Following some complains and issues with the way we're currently
maintaining our main Overlay PPA, I'd like to propose a new way to
produce the Ubuntu LEBs, by generating Stable and Unstable/Development
focused images.

At the moment all the development work for the Ubuntu LEB happens at 2
different repositories:
- Staging PPA 
(https://launchpad.net/~linaro-maintainers/+archive/staging-overlay):
test and development related builds, usually broken but a common place
to share the packages before making them official at the LEB.
- Overlay PPA (https://launchpad.net/~linaro-maintainers/+archive/overlay):
main overlay repository, and common location for hardware enablement
packages and released components by Linaro (e.g. Linux Linaro,
glmark2, etc).

Using just one single main repository seems fine until you have at
least one board fully enabled, with dependencies going from Kernel to
user space, as the enablement usually doesn't keep up with the latest
development and updates produced by the Landing Teams and Working
Groups. One simple case is what happened with Pandaboard, that had a
fully enabled userspace (OpenGL ES2.0 and HW Decode), but needed to be
locked down with an specific kernel and user space packages.

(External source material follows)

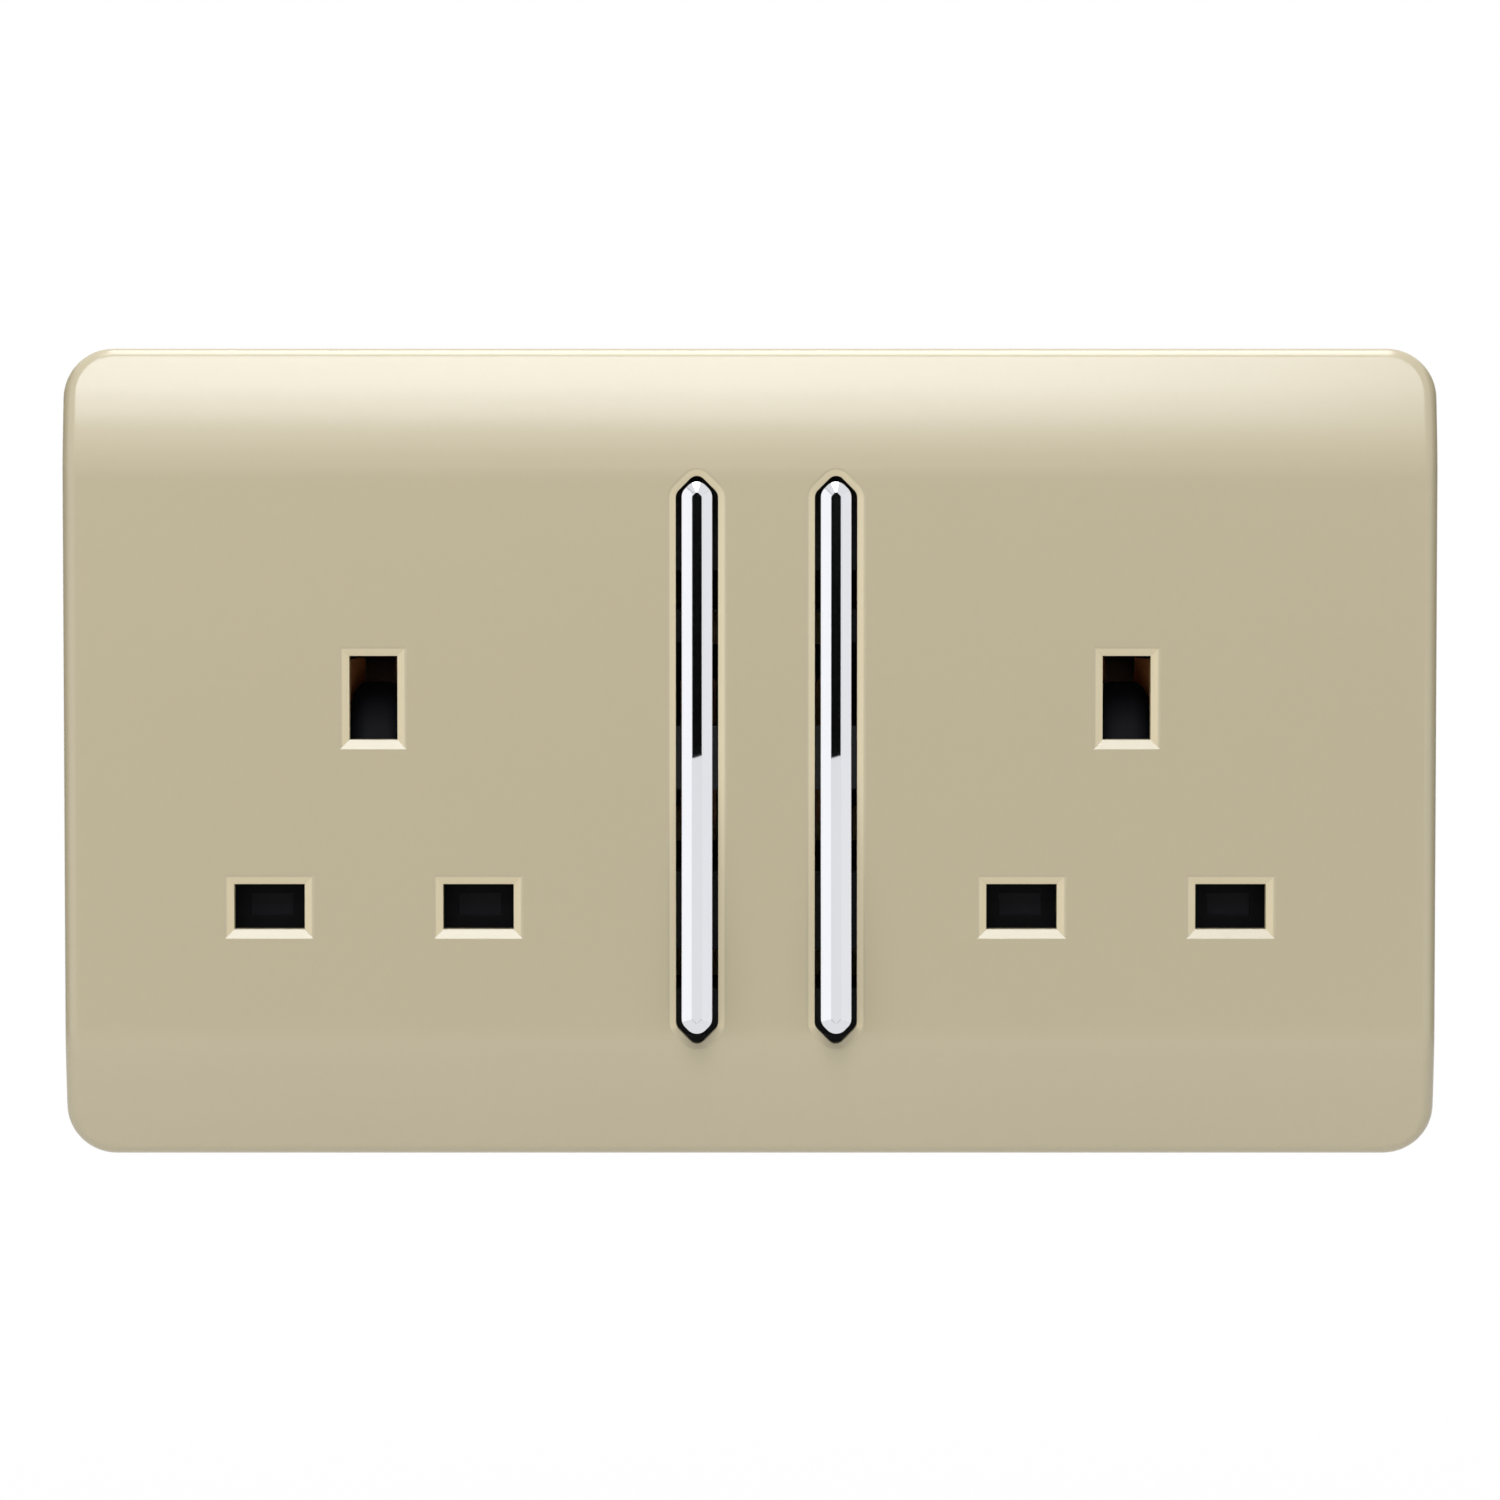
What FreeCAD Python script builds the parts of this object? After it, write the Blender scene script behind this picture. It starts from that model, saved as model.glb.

Differently than what we have with Android images, we don't just
produce one single tarball where the user is unable to change or
extend. At our side we're maintaining a real distro, and
updating/upgrading packages is expected. Once we release a fully
enabled build, we can't simply break it down with newer updates
because will make all users unhappy, which is bad for the users and
for Linaro (as it's hard to compare hw enablement, produce demos and
such).

At the same time, we don't want to be locked down into specific
versions, because one of our goals is to make sure the hardware
enablement is always matching the latest kernel/components available.
Working with upstream based components helps us with development and
validation, and also identifying what is still needed to get
everything working from time to time.

Looking at the problem, here's what I think it'd help to fix the situation:
1 - Overlay PPA becomes the main repository for basic platform
development, without having any hardware specific package (not even
the kernel):
This PPA would be used by all the images we're producing
(stable/unstable), as all the changes would be just related with the
distribution. Once we get newer components that are not related with
hardware enablement, and not critical enough to break compatibility
across images, we would be integrating them at this repository (e.g.
powertop, glmark2, libpng, libjpeg-turbo, etc).
2 - We create the Development Overlay PPA, to be the main place
carrying the hardware related pieces, like kernel, drivers and
multimedia:
This would be the main PPA used during our own development, always
containing the latest kernel packages from the Linux Linaro and
Landing Team trees. Here we could also integrate components related
with hardware enablement that are not for prime use yet, but would
help people that are always looking for the latest stuff available.
3 - Create a set of Stable PPAs for every board we're officially supporting:
Here the goal would be to have a single place where we can push the
enablement related changes that are known to be working. At the
Pandaboard case this PPA would contain the 3.1 based kernel with SGX
and HW video decoding working out of the box. Once a new snapshot
based on the development release is known to work in a satisfactory
way, we would simply just copy them over the Stable PPA for the
respective board. This would also help the cases where we have
packages with hw enablement changes that conflict with other boards.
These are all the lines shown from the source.